Java soon also offered a critical mass of vendors supporting the platform – everything under the sun (pun intended) soon had a Java API, including Oracle, SAP, Tibco, CICS, MQSeries, etc. Over a couple of years, these were all accessible via standardized API’s that grew up to become J2EE, and J2EE grew up to dominate the corporate computing environment.

What Java didn’t provide was 4GL type tools, but then again nobody had 4GL type tools for web applications, so it was no big deal. It was expected that those would come. However, many years have past, and the vast majority of J2EE applications are still built by hand. A lesson that Microsoft has learned well is that for API’s to be toolable, they need to be developed concurrently with the tool and both the API and tool should depend on easily externalizable metadata. Java API’s were always written on the merits of the API’s themselves, and subsequent tools were predominantly code generators shunned by programmers.

The Java API’s grew into a morass of inconsistent and incomprehensible API’s, even the most simple things proved to be very complicated. The vast majority of J2EE deployments (over 80% according to Gartner) are simply Servlet/JSP to JDBC applications. Basically HTML front-ends to relational databases. It is ironic that much of what makes Java complicated today is all of its numerous band-aid extensions, such as generics and JSP templates, which were added to make these types of simple applications easier to develop.

Regardless of these issues, Java and J2EE are completely dominant in the corporate computing realm.

The Grid: Linux and Web Services

The industry is currently in a subtle paradigm shift away from larger SMP boxes running proprietary Unixes to large grids of 1-2 processor machines running Linux. These machines already dominate the front tier web server market, and are starting to appear on the back-end with new products like Oracle RAC, the grid-enabled version of Oracle. This transition will also start to affect the middle tier, but is held back by the fact that the popular J2EE implementations were built to run on small clusters of multi-processor machines rather than large clusters of uni-processor machines.

There is no longer a requirement for portability, since customers no longer feel locked in by a vendor when they are running Linux on a x86 white box. Customers are therefore are comfortable running applications that only run on Linux/x86. In many corporations there is still and there will remain a requirement to be able to develop corporate applications on Windows machines, so the only portability requirement is the ability to develop on Windows and deploy on Linux.

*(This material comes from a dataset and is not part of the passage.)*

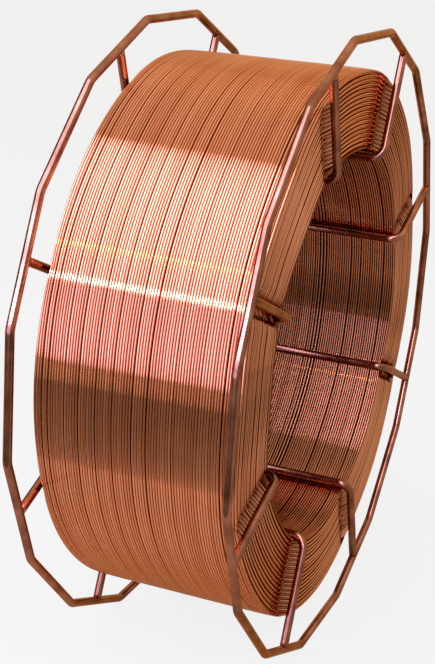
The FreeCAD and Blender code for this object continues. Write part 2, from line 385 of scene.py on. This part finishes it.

Today’s corporate applications basically all produce text, whether HTML for a web browser or XML for another application. With the coming onslaught of web services, pretty soon all of the back-end resources will be providing XML rather than binary data. The average corporate application will be a big text pump, taking in XML from a back-end resource, transforming it somewhat, and producing either HTML or XML.

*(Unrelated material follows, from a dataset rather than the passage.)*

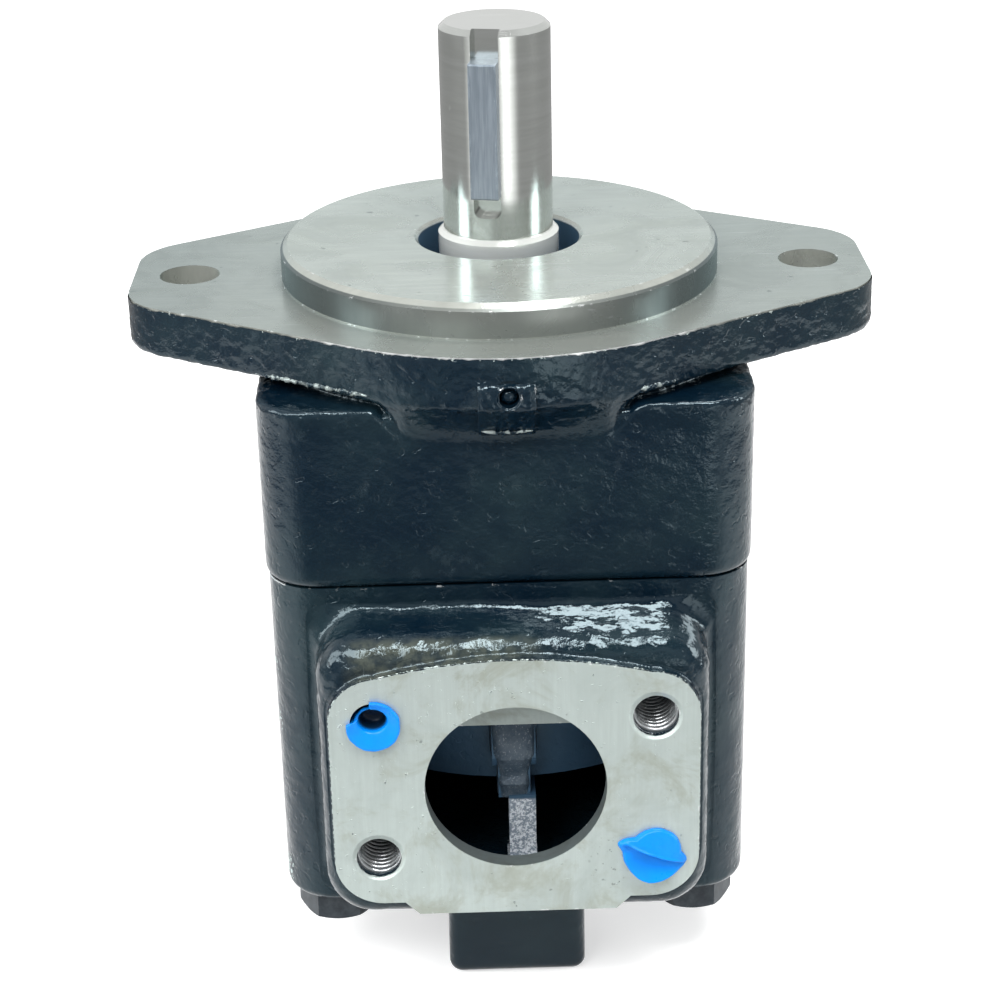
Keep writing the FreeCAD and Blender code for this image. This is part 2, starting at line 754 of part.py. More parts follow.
def rotor():
    """Slotted rotor with a splined bore and a radial pin bore under each vane."""
    low = cam_low_z + side_clearance
    high = cam_top_z - side_clearance
    middle = (low + high) / 2
    body = cylinder(rotor_r, low, high)
    half = vane_thickness / 2 + vane_slot_clearance
    cuts = [cylinder(spline_root_r, low - 1, high + 1)]
    cuts.extend(spline_teeth_bars(low - 1, high + 1))
    for i in range(vane_count):
        slot = block(slot_root_r, rotor_r + 2, -half, half, low - 1, high + 1)
        relief = cylinder(slot_root_relief_r, low - 1, high + 1, slot_root_r, 0)
        pin_low = slot_root_r + slot_root_gap - pin_length - pin_bore_gap
        pin_reach = slot_root_r + slot_root_gap + cam_major_r - rotor_r
        bore = Part.makeCylinder(pin_r, pin_reach - pin_low, V(pin_low, 0, middle), V(1, 0, 0))
        angle = vane_first_deg + 360.0 * i / vane_count
        cuts.extend([turned(slot, angle), turned(relief, angle), turned(bore, angle)])
    return body.cut(Part.makeCompound(cuts))


def spline_teeth_bars(low, high):
    """Straight sided teeth of the shaft spline."""
    width = math.pi * (spline_root_r + spline_tip_r) / 2 / spline_teeth * spline_tooth_share
    bar = block(spline_root_r - spline_tooth_root, spline_tip_r, -width / 2, width / 2, low, high)
    return [turned(bar, 360.0 * i / spline_teeth) for i in range(spline_teeth)]


def vane():
    """Flat vane with a grooved double lip tip, lying along +X at its rest radius."""
    low = cam_low_z + side_clearance + vane_end_clearance
    high = cam_top_z - side_clearance - vane_end_clearance
    half = vane_thickness / 2
    plate = block(rotor_r - vane_height, rotor_r, -half, half, low, high)
    tip_edges = [e for e in edges_at(plate, "X", rotor_r) if e.BoundBox.ZLength > 1]
    plate = plate.makeChamfer(vane_tip_groove, tip_edges)
    channel = block(rotor_r - vane_tip_groove, rotor_r + 1,
                    -vane_tip_groove / 2, vane_tip_groove / 2, low - 1, high + 1)
    return plate.cut(channel)


def vane_pin():
    foot_r = rotor_r - vane_height
    start = V(foot_r - pin_length, 0, (cam_low_z + cam_top_z) / 2)
    return Part.makeCylinder(pin_r - pin_clearance, pin_length, start, V(1, 0, 0))


# Shaft group
def shaft():
    bearing_low_z = bearing_top_z - bearing_width
    seat_low_z = bearing_low_z - 2 * circlip_width
    spline_top_z = cam_top_z + spline_run
    spline_low_z = cam_low_z - spline_run
    shoulder_r = spline_root_r + spline_shoulder
    profile = [(0, shaft_end_z), (shaft_r - shaft_chamfer, shaft_end_z),
               (shaft_r, shaft_end_z - shaft_chamfer), (shaft_r, collar_top_z),
               (collar_r - collar_chamfer, collar_top_z), (collar_r, collar_top_z - collar_chamfer),
               (collar_r, seat_low_z), (shoulder_r, seat_low_z),
               (shoulder_r, spline_top_z), (spline_root_r, spline_top_z), (spline_root_r, spline_low_z),
               (rear_journal_r, spline_low_z), (rear_journal_r, shaft_low_z + rear_journal_chamfer),
               (rear_journal_r - rear_journal_chamfer, shaft_low_z), (0, shaft_low_z)]
    solid = revolved(profile)
    solid = fused([solid] + spline_teeth_bars(spline_low_z + spline_run_out, spline_top_z))
    clip = tube(collar_r + 1, collar_r - circlip_depth / 2, bearing_low_z - circlip_width, bearing_low_z)
    keyway = keyway_cut()
    return solid.cut(clip).cut(keyway)


def keyway_cut():
    """Keyway open at the shaft end, with rounded corners at its lower end."""
    half = key_width / 2
    depth_x = shaft_r - keyway_depth
    slot = block(depth_x, shaft_r + 2, -half, half, keyway_low_z, shaft_end_z + 1)
    corner_edges = [e for e in edges_at(slot, "Z", keyway_low_z) if e.BoundBox.YLength < 0.01]
    return turned(slot.makeFillet(keyway_corner_r, corner_edges), key_direction_deg)


def shaft_key():
    half = key_width / 2
    bar = block(shaft_r - keyway_depth, shaft_r + key_proud, -half, half,
                key_top_z - key_length, key_top_z)
    bar = bar.makeChamfer(key_chamfer, edges_at(bar, "X", shaft_r + key_proud))
    return turned(bar, key_direction_deg)


def bearing_parts():
    low = bearing_top_z - bearing_width
    high = bearing_top_z
    middle = (low + high) / 2
    track = Part.makeTorus(bearing_pitch_r, bearing_ball_r + race_clearance, V(0, 0, middle))
    shoulder = race_shoulder_share * bearing_ball_r
    outer = tube(bearing_outer_r, bearing_pitch_r + shoulder, low, high).cut(track)
    inner = tube(bearing_pitch_r - shoulder, collar_r, low, high).cut(track)
    balls = []
    pockets = []
    for i in range(bearing_ball_count):
        angle = 360.0 * i / bearing_ball_count
        at = polar(bearing_pitch_r, angle, middle)
        balls.append(Part.makeSphere(bearing_ball_r, at))
        inner_end = polar(bearing_pitch_r - 3 * cage_half_thickness, angle, middle)
        pockets.append(Part.makeCylinder(bearing_ball_r + race_clearance, 6 * cage_half_thickness,
                                         inner_end, at - inner_end))
    cage = tube(bearing_pitch_r + cage_half_thickness, bearing_pitch_r - cage_half_thickness,
                middle - cage_half_height, middle + cage_half_height)
    return outer, inner, Part.makeCompound(balls), cage.cut(Part.makeCompound(pockets))


def circlip(outer, inner, low):
    ring = tube(outer, inner, low, low + circlip_width)
    gap = block(0, outer + 1, -circlip_gap_half, circlip_gap_half, low - 1, low + circlip_width + 1)
    return ring.cut(gap)


def bearing_circlip():
    low = bearing_top_z - bearing_width - circlip_width
    return circlip(bearing_outer_r + circlip_depth, bearing_outer_r - circlip_height, low)


def shaft_circlip():
    low = bearing_top_z - bearing_width - circlip_width
    return circlip(collar_r + circlip_height, collar_r - circlip_depth / 2, low)


def shaft_seal_parts():
    """Pressed metal case, rubber lip ring and garter spring."""
    low = seal_top_z - seal_width
    inner_r = seal_outer_r - seal_wall
    lid_r = seal_outer_r - seal_lid
    lid_z = seal_top_z - seal_wall
    case = revolved([(seal_outer_r, low), (seal_outer_r, seal_top_z), (lid_r, seal_top_z), (lid_r, lid_z),
                     (inner_r, lid_z), (inner_r, low)])
    lip_r = collar_r + seal_lip_clearance
    edge_z = seal_top_z - seal_lip_edge_z
    flank_r = lip_r + seal_lip_height
    flank_low_z = edge_z - seal_lip_half_width
    seat_r = lip_r + seal_spring_seat
    hinge_z = seal_top_z - seal_spring_top_z
    hinge_r = lip_r + seal_hinge
    lip = revolved([(inner_r, low), (inner_r, lid_z), (lid_r, lid_z), (flank_r, lid_z),
                    (flank_r, edge_z + seal_lip_half_width), (lip_r, edge_z), (flank_r, flank_low_z),
                    (seat_r, flank_low_z), (seat_r, hinge_z), (hinge_r, hinge_z), (hinge_r, low)])
    spring = Part.makeTorus(seat_r + seal_spring_r, seal_spring_r, V(0, 0, seal_top_z - seal_spring_z))
    return case, lip, spring


def rear_bush():
    high = rear_plate_low_z - bush_top_gap
    return tube(rear_journal_r + bush_wall, rear_journal_r + running_clearance, high - bush_length, high)


def body_seal():
    return groove(body_seal_r, joint_z - seal_depth, joint_z)


# Blue plugs
def ring_plug():
    """Open thread plug: a torn ring head and a hollow stem."""
    front = suction_face_y - plug_face_gap
    head = cylinder_along_y(ring_plug_head_r, front - ring_plug_head, front, 0, 0)
    stem = cylinder_along_y(plug_stem_r, front - 0.1, front + plug_stem_length, 0, 0)
    floor_y = front + plug_stem_length - ring_plug_floor
    hole = cylinder_along_y(plug_stem_r - ring_plug_wall, front - ring_plug_head - 1, floor_y, 0, 0)
    solid = head.fuse(stem).cut(hole)
    solid.translate(V(-suction_bolt_x / 2, 0, suction_z + suction_bolt_z / 2))
    return solid


def flap_plug():
    """Closed thread plug: a round head with a folded grip flap across it."""
    front = suction_face_y - plug_face_gap
    head = cylinder_along_y(flap_plug_head_r, front - flap_plug_head, front, 0, 0)
    stem = cylinder_along_y(plug_stem_r, front - 0.1, front + plug_stem_length, 0, 0)
    reach = flap_plug_head_r - flap_inset
    flap = block(-reach, reach, front - flap_plug_head - flap_height, front - 0.1, -flap_thickness / 2,
                 flap_thickness / 2)
    flap.rotate(V(0, 0, 0), V(0, 1, 0), flap_deg)
    solid = fused([head, stem, flap])
    solid.translate(V(suction_bolt_x / 2, 0, suction_z - suction_bolt_z / 2))
    return solid


def build():
    save("front_housing", front_housing())
    save("end_cap", end_cap())
    save("body_bolts", body_bolts())
    save("gallery_plug", gallery_plug())
    save("body_seal", body_seal())
    save("front_port_plate", front_plate())
    save("cam_ring", cam_ring())
    save("rear_port_plate", rear_plate())
    save("cartridge_dowels", cartridge_dowels())
    save("cartridge_screws", cartridge_screws())
    hub_seal, plate_seal = plate_seals()
    save("hub_seal", hub_seal)
    save("plate_seal", plate_seal)
    save("rotor", rotor())
    for i in range(vane_count):
        angle = vane_first_deg + 360.0 * i / vane_count
        number = "%02d" % (i + 1)
        save("vane_" + number, turned(vane(), angle))
        save("vane_pin_" + number, turned(vane_pin(), angle))
    save("shaft", shaft())
    save("shaft_key", shaft_key())
    outer, inner, balls, cage = bearing_parts()
    save("bearing_outer_race", outer)
    save("bearing_inner_race", inner)
    save("bearing_balls", balls)
    save("bearing_cage", cage)
    save("bearing_circlip", bearing_circlip())
    save("shaft_circlip", shaft_circlip())
    case, lip, spring = shaft_seal_parts()
    save("seal_case", case)
    save("seal_lip", lip)
    save("seal_spring", spring)
    save("rear_bush", rear_bush())
    save("ring_plug", ring_plug())
    save("flap_plug", flap_plug())


build()
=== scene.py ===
import math
import bmesh
import bpy
import numpy as np
from mathutils import Matrix, Vector
from types import SimpleNamespace


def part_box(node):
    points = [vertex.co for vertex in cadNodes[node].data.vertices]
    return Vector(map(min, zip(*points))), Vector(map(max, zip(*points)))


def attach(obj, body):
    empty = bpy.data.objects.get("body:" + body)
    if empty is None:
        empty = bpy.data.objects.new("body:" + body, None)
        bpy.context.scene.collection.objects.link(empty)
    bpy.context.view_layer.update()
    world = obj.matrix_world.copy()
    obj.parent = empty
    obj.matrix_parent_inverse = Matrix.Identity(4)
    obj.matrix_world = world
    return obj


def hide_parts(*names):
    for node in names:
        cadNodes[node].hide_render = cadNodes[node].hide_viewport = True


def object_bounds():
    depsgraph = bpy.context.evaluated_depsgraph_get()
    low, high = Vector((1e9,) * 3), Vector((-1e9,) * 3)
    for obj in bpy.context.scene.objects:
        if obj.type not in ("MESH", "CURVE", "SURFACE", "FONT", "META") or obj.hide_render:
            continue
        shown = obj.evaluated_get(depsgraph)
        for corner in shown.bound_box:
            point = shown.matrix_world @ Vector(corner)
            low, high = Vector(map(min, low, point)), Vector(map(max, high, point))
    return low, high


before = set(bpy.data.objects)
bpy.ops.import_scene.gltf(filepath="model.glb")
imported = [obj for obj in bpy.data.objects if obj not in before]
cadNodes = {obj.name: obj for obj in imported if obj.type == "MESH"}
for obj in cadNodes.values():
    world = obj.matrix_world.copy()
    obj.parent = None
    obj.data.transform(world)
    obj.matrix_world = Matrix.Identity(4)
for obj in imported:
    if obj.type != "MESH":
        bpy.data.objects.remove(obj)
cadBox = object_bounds()
mm = 0.001
print("frame loaded:", len(cadNodes), "CAD nodes")


# camera, room and lamps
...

So let’s look at the requirements for today’s corporate applications:

  • Handle XML (dynamic data with fluctuating types) well
  • Quickly process text into objects and out of objects
  • Most apps have limited logic consisting mainly of control flow
  • No need for portability beyond Linux/x86 and Windows/x86
  • Very thin veneer over the operating system for system services
  • Tuned for 1-2 processor x86 machines

    Given these requirements, Java does not fare very well:

  • XML data is inherently unstructured and it has to be shoehorned into and out of Java, which is a strongly typed language that does not like new types of objects popping into its applications.
  • Java is horrific at processing text since it can’t manipulate strings directly.
  • While Java is great for complicated applications, it is not ideally suited for specifying control flow.
  • Java is a magically portable platform, but there is no longer a requirement for portability other than Linux and Windows.
  • Since there is no longer a portability requirement, developers want only a very thin veneer over operating system services like sockets, while Java provides a huge virtual machine in between the application and the operating system.
  • Most J2EE implementations are tuned for 4-16 processor SMP boxes
  • So if Java does not meet these requirements, what does? Apparently what is needed is a language/environment that is loosely typed in order to encapsulate XML well and that can efficiently process text. It should be very well suited for specifying control flow. And it should be a thin veneer over the operating system.

    Most Linux distribution in fact bundle three such languages, PHP, Python, and Perl. PHP is by far the most popular, Python is considered the most elegant (if not odd), and Perl the tried-and-true workhorse. All three languages are open source and free. As the following graphs show, PHP use has skyrocketed over the past few years:

    Source: Netcraft

    PHP is now three times as popular as Java JSP in terms of URL counts:

    Source: Google

    PHP, Python, and Perl are still somewhat immature in terms of their enterprise libraries, and their web services capabilities are still nascent. However, they have the necessary ingredients to meet the requirements of the next corporate computing phase of “text pump” applications. PHP, Python, and Perl are:

  • Well suited for loosely structured data like XML
  • Incredibly tuned at text processing
  • Very well suited for control flow programming
  • Very well tuned on Linux/x86 and Windows/x86
  • Very close to the metal, given their origins as Unix scripting languages
  • Tuned for 1-2 processor x86 machines

    In addition to being free and open source, these languages are easy to learn and use. The "P"s are primed to follow Linux and Apache and make huge inroads into the corporate market. The latest version of PHP is virtually indistinguishable from Java, to the point of almost identical syntax and keywords.

    A footnote regarding .NET - Microsoft has created Zen (previously named X#), an XML-native language for their common language runtime. Visual BASIC is the most popular scripting language in the world. And as we all know, Windows is very well tuned for 1-2 processor machines. So Microsoft will definitely be around, and there will probably be a troika of .NET, Java, and PHP/Python/Perl.